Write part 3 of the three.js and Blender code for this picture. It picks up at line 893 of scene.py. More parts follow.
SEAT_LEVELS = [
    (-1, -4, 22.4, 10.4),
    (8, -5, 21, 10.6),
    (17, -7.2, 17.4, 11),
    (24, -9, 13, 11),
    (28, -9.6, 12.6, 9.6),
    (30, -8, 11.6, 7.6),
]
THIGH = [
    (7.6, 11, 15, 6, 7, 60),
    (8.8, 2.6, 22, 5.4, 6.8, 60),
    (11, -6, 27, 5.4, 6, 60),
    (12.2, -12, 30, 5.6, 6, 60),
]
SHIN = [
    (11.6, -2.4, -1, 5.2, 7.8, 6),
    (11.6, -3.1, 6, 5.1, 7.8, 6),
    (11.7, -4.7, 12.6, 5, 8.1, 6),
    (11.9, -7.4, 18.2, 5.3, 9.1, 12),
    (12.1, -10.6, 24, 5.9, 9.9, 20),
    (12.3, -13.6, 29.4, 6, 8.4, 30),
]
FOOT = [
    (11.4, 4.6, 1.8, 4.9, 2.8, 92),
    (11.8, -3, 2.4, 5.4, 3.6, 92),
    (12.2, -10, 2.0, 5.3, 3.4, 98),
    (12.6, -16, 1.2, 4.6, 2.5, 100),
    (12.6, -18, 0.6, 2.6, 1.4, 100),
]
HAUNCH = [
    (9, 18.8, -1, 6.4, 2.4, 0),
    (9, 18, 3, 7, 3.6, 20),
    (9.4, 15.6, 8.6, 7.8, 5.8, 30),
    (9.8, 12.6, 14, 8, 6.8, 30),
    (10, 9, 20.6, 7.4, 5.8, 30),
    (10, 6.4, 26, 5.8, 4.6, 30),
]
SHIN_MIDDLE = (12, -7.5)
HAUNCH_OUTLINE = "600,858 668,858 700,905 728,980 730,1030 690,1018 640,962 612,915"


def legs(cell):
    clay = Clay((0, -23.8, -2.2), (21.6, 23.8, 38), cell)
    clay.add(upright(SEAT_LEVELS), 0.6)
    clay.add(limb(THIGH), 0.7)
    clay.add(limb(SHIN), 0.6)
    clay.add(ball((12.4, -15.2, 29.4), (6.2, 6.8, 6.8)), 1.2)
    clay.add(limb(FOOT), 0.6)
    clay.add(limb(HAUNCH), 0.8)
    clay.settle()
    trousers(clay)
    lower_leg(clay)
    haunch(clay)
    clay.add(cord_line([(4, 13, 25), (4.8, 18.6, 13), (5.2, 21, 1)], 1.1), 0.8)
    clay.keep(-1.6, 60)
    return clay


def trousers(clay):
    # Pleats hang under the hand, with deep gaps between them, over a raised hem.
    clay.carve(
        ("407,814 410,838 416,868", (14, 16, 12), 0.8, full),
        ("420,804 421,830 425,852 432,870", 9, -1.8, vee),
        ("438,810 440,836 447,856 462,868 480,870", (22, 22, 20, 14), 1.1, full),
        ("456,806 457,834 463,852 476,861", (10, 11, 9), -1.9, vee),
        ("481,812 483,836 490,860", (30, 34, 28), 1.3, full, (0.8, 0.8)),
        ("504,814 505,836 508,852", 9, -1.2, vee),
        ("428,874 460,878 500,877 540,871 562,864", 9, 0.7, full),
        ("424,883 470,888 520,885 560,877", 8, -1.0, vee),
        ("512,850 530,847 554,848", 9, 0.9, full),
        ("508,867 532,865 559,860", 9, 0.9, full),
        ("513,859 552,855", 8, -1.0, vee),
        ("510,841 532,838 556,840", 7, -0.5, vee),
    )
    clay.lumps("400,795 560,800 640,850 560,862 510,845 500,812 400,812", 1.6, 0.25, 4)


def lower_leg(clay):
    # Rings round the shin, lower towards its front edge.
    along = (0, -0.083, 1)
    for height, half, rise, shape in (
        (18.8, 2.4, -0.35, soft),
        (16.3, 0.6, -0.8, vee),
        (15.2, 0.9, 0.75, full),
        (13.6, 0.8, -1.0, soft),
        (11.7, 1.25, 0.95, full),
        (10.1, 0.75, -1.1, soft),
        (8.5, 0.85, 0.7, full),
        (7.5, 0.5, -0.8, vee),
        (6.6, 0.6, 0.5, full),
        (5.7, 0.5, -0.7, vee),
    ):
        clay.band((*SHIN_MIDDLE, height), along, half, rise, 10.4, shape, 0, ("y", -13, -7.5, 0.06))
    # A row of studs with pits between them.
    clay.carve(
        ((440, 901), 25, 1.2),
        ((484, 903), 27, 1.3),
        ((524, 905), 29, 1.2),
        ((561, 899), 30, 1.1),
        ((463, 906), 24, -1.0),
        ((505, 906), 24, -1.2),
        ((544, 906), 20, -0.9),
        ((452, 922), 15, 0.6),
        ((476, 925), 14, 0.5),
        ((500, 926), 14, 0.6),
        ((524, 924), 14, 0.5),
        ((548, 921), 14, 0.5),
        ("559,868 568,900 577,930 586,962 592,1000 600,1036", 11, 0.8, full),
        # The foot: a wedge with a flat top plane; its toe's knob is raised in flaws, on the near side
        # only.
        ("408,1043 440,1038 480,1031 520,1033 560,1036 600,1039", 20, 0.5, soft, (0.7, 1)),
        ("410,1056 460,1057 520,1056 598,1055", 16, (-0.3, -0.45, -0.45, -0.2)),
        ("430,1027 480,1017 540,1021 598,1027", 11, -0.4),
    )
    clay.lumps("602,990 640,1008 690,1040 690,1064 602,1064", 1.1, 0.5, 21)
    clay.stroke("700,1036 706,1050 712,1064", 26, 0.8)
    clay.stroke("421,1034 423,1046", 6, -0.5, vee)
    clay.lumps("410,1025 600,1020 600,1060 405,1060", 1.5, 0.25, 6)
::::
→ **STATED TASK**: Reproduce all of the data exactly as given.

→ **WRITTEN ANSWER**:
Write part 3 of the three.js and Blender code for this picture. It picks up at line 893 of scene.py. More parts follow.
SEAT_LEVELS = [
    (-1, -4, 22.4, 10.4),
    (8, -5, 21, 10.6),
    (17, -7.2, 17.4, 11),
    (24, -9, 13, 11),
    (28, -9.6, 12.6, 9.6),
    (30, -8, 11.6, 7.6),
]
THIGH = [
    (7.6, 11, 15, 6, 7, 60),
    (8.8, 2.6, 22, 5.4, 6.8, 60),
    (11, -6, 27, 5.4, 6, 60),
    (12.2, -12, 30, 5.6, 6, 60),
]
SHIN = [
    (11.6, -2.4, -1, 5.2, 7.8, 6),
    (11.6, -3.1, 6, 5.1, 7.8, 6),
    (11.7, -4.7, 12.6, 5, 8.1, 6),
    (11.9, -7.4, 18.2, 5.3, 9.1, 12),
    (12.1, -10.6, 24, 5.9, 9.9, 20),
    (12.3, -13.6, 29.4, 6, 8.4, 30),
]
FOOT = [
    (11.4, 4.6, 1.8, 4.9, 2.8, 92),
    (11.8, -3, 2.4, 5.4, 3.6, 92),
    (12.2, -10, 2.0, 5.3, 3.4, 98),
    (12.6, -16, 1.2, 4.6, 2.5, 100),
    (12.6, -18, 0.6, 2.6, 1.4, 100),
]
HAUNCH = [
    (9, 18.8, -1, 6.4, 2.4, 0),
    (9, 18, 3, 7, 3.6, 20),
    (9.4, 15.6, 8.6, 7.8, 5.8, 30),
    (9.8, 12.6, 14, 8, 6.8, 30),
    (10, 9, 20.6, 7.4, 5.8, 30),
    (10, 6.4, 26, 5.8, 4.6, 30),
]
SHIN_MIDDLE = (12, -7.5)
HAUNCH_OUTLINE = "600,858 668,858 700,905 728,980 730,1030 690,1018 640,962 612,915"


def legs(cell):
    clay = Clay((0, -23.8, -2.2), (21.6, 23.8, 38), cell)
    clay.add(upright(SEAT_LEVELS), 0.6)
    clay.add(limb(THIGH), 0.7)
    clay.add(limb(SHIN), 0.6)
    clay.add(ball((12.4, -15.2, 29.4), (6.2, 6.8, 6.8)), 1.2)
    clay.add(limb(FOOT), 0.6)
    clay.add(limb(HAUNCH), 0.8)
    clay.settle()
    trousers(clay)
    lower_leg(clay)
    haunch(clay)
    clay.add(cord_line([(4, 13, 25), (4.8, 18.6, 13), (5.2, 21, 1)], 1.1), 0.8)
    clay.keep(-1.6, 60)
    return clay


def trousers(clay):
    # Pleats hang under the hand, with deep gaps between them, over a raised hem.
    clay.carve(
        ("407,814 410,838 416,868", (14, 16, 12), 0.8, full),
        ("420,804 421,830 425,852 432,870", 9, -1.8, vee),
        ("438,810 440,836 447,856 462,868 480,870", (22, 22, 20, 14), 1.1, full),
        ("456,806 457,834 463,852 476,861", (10, 11, 9), -1.9, vee),
        ("481,812 483,836 490,860", (30, 34, 28), 1.3, full, (0.8, 0.8)),
        ("504,814 505,836 508,852", 9, -1.2, vee),
        ("428,874 460,878 500,877 540,871 562,864", 9, 0.7, full),
        ("424,883 470,888 520,885 560,877", 8, -1.0, vee),
        ("512,850 530,847 554,848", 9, 0.9, full),
        ("508,867 532,865 559,860", 9, 0.9, full),
        ("513,859 552,855", 8, -1.0, vee),
        ("510,841 532,838 556,840", 7, -0.5, vee),
    )
    clay.lumps("400,795 560,800 640,850 560,862 510,845 500,812 400,812", 1.6, 0.25, 4)


def lower_leg(clay):
    # Rings round the shin, lower towards its front edge.
    along = (0, -0.083, 1)
    for height, half, rise, shape in (
        (18.8, 2.4, -0.35, soft),
        (16.3, 0.6, -0.8, vee),
        (15.2, 0.9, 0.75, full),
        (13.6, 0.8, -1.0, soft),
        (11.7, 1.25, 0.95, full),
        (10.1, 0.75, -1.1, soft),
        (8.5, 0.85, 0.7, full),
        (7.5, 0.5, -0.8, vee),
        (6.6, 0.6, 0.5, full),
        (5.7, 0.5, -0.7, vee),
    ):
        clay.band((*SHIN_MIDDLE, height), along, half, rise, 10.4, shape, 0, ("y", -13, -7.5, 0.06))
    # A row of studs with pits between them.
    clay.carve(
        ((440, 901), 25, 1.2),
        ((484, 903), 27, 1.3),
        ((524, 905), 29, 1.2),
        ((561, 899), 30, 1.1),
        ((463, 906), 24, -1.0),
        ((505, 906), 24, -1.2),
        ((544, 906), 20, -0.9),
        ((452, 922), 15, 0.6),
        ((476, 925), 14, 0.5),
        ((500, 926), 14, 0.6),
        ((524, 924), 14, 0.5),
        ((548, 921), 14, 0.5),
        ("559,868 568,900 577,930 586,962 592,1000 600,1036", 11, 0.8, full),
        # The foot: a wedge with a flat top plane; its toe's knob is raised in flaws, on the near side
        # only.
        ("408,1043 440,1038 480,1031 520,1033 560,1036 600,1039", 20, 0.5, soft, (0.7, 1)),
        ("410,1056 460,1057 520,1056 598,1055", 16, (-0.3, -0.45, -0.45, -0.2)),
        ("430,1027 480,1017 540,1021 598,1027", 11, -0.4),
    )
    clay.lumps("602,990 640,1008 690,1040 690,1064 602,1064", 1.1, 0.5, 21)
    clay.stroke("700,1036 706,1050 712,1064", 26, 0.8)
    clay.stroke("421,1034 423,1046", 6, -0.5, vee)
    clay.lumps("410,1025 600,1020 600,1060 405,1060", 1.5, 0.25, 6)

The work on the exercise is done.